Try using .loc[row_indexer,col_indexer] = value instead

See the caveats in the documentation: http://pandas.pydata.org/pandas-docs/stable/indexing.html#indexing-view-versus-copy


# Income_Analysis: Describing Turkey Go-ers
### Looking at average household income
Compared to the age issue above, I tried something slightly different. Knowing that we had a similiar problem we saw with age, this time, I accounted for both ends of income brackets to give an actual mean to sum counts. This should be more accurate, although there is an inherint issue with 2 pieces:

1. The 200k+ collumn has no upper bound, so it's set at 200k flat, however, this is a poor assumption to make, given how large other incomes could be and how few people are generally above 200k income overall
2. the first bracket starts at 0, which means it represents all homes were people aren't working. This is much less likely an issue than above, as most people who aren't working will have some source of income within their house, even if they're a student (assuming you said you still live with your parents). However, still worth noting that if there was some heavy influx of people whith income at 0, this would tip the scales.

What I'm saying above, concisely, is: *We aren't accounting for the amount of people who fall onto a particular value in each bracket, so there's room for error (though that's the entire reason we're using brackets in the first place)*

In [23]:
data_sub150k_travel = data_yes[data_yes["int_income"]<150000]
print(data_sub150k_travel["How far will you travel for Thanksgiving?"].value_counts())

Thanksgiving is happening at my home--I won't travel at all                         281
Thanksgiving is local--it will take place in the town I live in                     203
Thanksgiving is out of town but not too far--it's a drive of a few hours or less    150
Thanksgiving is out of town and far away--I have to drive several hours or fly       55
Name: How far will you travel for Thanksgiving?, dtype: int64


In [24]:
data_over150k_travel = data_yes[data_yes["int_income"]>=150000]
print(data_over150k_travel["How far will you travel for Thanksgiving?"].value_counts())

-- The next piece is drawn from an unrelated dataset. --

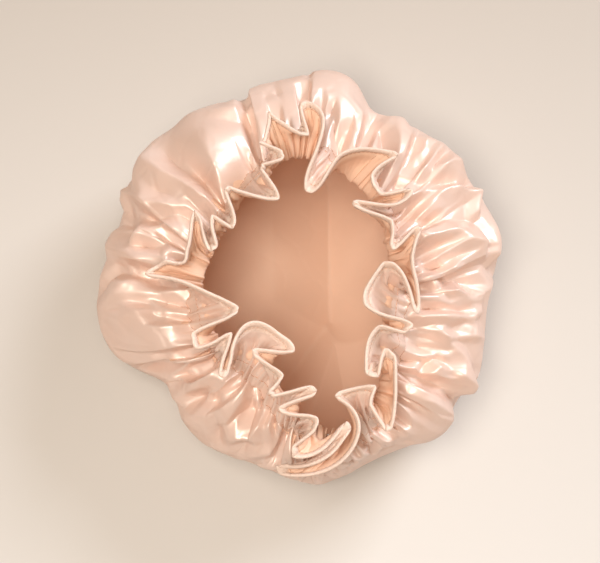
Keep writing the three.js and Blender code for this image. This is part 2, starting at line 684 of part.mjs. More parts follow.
const cap = new THREE.Group();
function add(name, geometry, finish) {
  const mesh = new THREE.Mesh(geometry, new THREE.MeshStandardMaterial({ ...finish, metalness: 0 }));
  mesh.name = name;
  cap.add(mesh);
  return mesh;
}

add("satin_shell", layerGeometry(satinCloth, satinFaces.far, satinFaces.near), satin);
add("waterproof_lining", layerGeometry(liningCloth, liningFaces.near, liningFaces.far), liningCoat);
add("elastic_band", elasticGeometry(), elasticKnit);
const tack = add("elastic_join_tack", tackGeometry(), thread);
tackPlacement().decompose(tack.position, tack.quaternion, tack.scale);

// Each row of stitches has a needle thread on the satin and a bobbin thread on the lining.
const stitchRows = [
  ["hem", hemRow, layerGap],
  ["casing_upper", casingRows[3], valleyGap],
  ["casing_lower", casingRows[0], valleyGap],
];
for (const [name, row, gap] of stitchRows) {
  const needle = threadGeometry(satinCloth, satinFaces.far, row, 1, gap);
  const bobbin = threadGeometry(liningCloth, liningFaces.far, row, -1, layerGap);
  add(name + "_needle_thread", needle, thread);
  add(name + "_bobbin_thread", bobbin, thread);
}

export default cap;
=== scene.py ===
"""A satin shower cap lying crown down with its mouth up, its elastic at rest.

Two rounds of cloth, a satin outside and a waterproof lining, are cut to one size, joined along the
edge and stitched together round a casing. The elastic in the casing gathers them, and the cloth
past it stands up as a deep pleated frill. Sizes are in millimetres until the meshes are made.
"""

import math

import bpy
import numpy as np
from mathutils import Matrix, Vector


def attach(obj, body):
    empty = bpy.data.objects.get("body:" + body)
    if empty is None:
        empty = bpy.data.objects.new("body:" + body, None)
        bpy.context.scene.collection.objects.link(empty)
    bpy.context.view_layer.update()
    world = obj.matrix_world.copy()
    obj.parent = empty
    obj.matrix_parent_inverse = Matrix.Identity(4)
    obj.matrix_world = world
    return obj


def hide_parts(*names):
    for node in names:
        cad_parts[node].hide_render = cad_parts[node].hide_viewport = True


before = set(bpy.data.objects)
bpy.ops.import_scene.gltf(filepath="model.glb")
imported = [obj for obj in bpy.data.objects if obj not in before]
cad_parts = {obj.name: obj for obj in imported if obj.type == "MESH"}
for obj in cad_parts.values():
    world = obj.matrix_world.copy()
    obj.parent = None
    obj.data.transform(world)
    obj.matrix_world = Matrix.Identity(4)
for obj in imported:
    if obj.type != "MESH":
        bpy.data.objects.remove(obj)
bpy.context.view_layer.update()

MM = 0.001
TURN = 2 * math.pi
UP = np.array([0.0, 0.0, 1.0])

# Overall sizes, as the solids have them
BODY_REACH = 125
MOUTH_REACH = 115
MOUTH_FORWARD = 11.5
MOUTH_HEIGHT = 98
MOUTH_BACK_LIFT = 4
MOUTH_SWAY = 2
BELLY_HEIGHT = 46
BELLY_BACK_LIFT = 8
FRILL_WIDTH = 27
CASING_WIDTH = 10
CASING_ANGLE = math.radians(60)
HEM_INSET = 5
SHOULDER_LIFT = 6
BELLY_ROUND = 36
TUCK_ROUND = 26
TUCK_LENGTH = 22
FOLD_ROOM = 50
LINING_SLACK = 4
SWELL_HEIGHT = 9
PLEAT_GAP = 3.2  # least gap between neighbouring runs of the frill's edge
PLEAT_TURN_RADIUS = 0.6
PLEAT_SHORTENING = 108  # how much the pleats shorten from the edge down to the casing
EDGE_SPACING = 1.6
LEAN_REACH = 16  # length of edge over which the frill's lean evens out
CLOTH_FLOOR = 0.5  # middle of the satin where it lies on the table
SHOULDER_SHARE = 0.35
CROWN_SHARE = 0.6
ROUNDING_SHARE = 0.5
LEAN_SHARE = 0.9
RISE_SHARE = 0.85
SHORTEN_SHARE = 1.3
DRAW_SHARE = 1.5
DRAW_IN = 0.5  # of the way to the nearest gather that the cloth is drawn sideways
NEAR_SHARE = 1.6
SPREAD_SHARE = 0.25
STEP_SHARE = 0.3
SPREAD_PASSES = 60
SOFTEN_EVERY = 6
OUTLINE_SAMPLES = 720
BODY_COLUMNS = 72
SIDE_SAMPLES = 60
TABLE_COLUMNS = 180
TABLE_ROWS = 161
CALM_ANGLE = math.radians(-73)  # where the body hangs smooth at the front
BACK_ANGLE = math.radians(80)  # where the mouth comes nearest to the outline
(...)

Thanksgiving is happening at my home--I won't travel at all                         66
Thanksgiving is local--it will take place in the town I live in                     34
Thanksgiving is out of town but not too far--it's a drive of a few hours or less    25
Thanksgiving is out of town and far away--I have to drive several hours or fly      15
Name: How far will you travel for Thanksgiving?, dtype: int64


In [25]:
data_yes.pivot_table(
    index="Have you ever tried to meet up with hometown friends on Thanksgiving night?", 
    columns = 'Have you ever attended a "Friendsgiving?"', 
    values = "int_age")

"Have you ever attended a ""Friendsgiving?""",No,Yes
Have you ever tried to meet up with hometown friends on Thanksgiving night?,Unnamed: 1_level_1,Unnamed: 2_level_1
No,42.283702,37.010526
Yes,41.47541,33.976744


In [26]:
data_yes.pivot_table(
    index="Have you ever tried to meet up with hometown friends on Thanksgiving night?", 
    columns = 'Have you ever attended a "Friendsgiving?"', 
    values = "int_income")

"Have you ever attended a ""Friendsgiving?""",No,Yes
Have you ever tried to meet up with hometown friends on Thanksgiving night?,Unnamed: 1_level_1,Unnamed: 2_level_1
No,89456.82448,83124.552632
Yes,89553.119048,76315.319079


# Friendsgiving or Thanksgiving Meetup
In short, it seems that on average,
1. People who have Friends giving are younger (and people who hang out with friends at all, are younger as well)
2. People who have friends giving AND Thanksgiving Night with Friends have the smallest income, followed by Friendsgiving itself (which makes sense since that would suggest you couldn't come home with your family, possibly becuase of financial reasons)
    a. As a sub-point here, people who have their friends meetups on thanksgiving night tend to have a slightly higher income than people who don't do anything with friends, however, the difference is so small (a few hundred $$) that its likely negligable.
    
In short, if you spend time with friends, you're likely to be younger, and have lower incomes.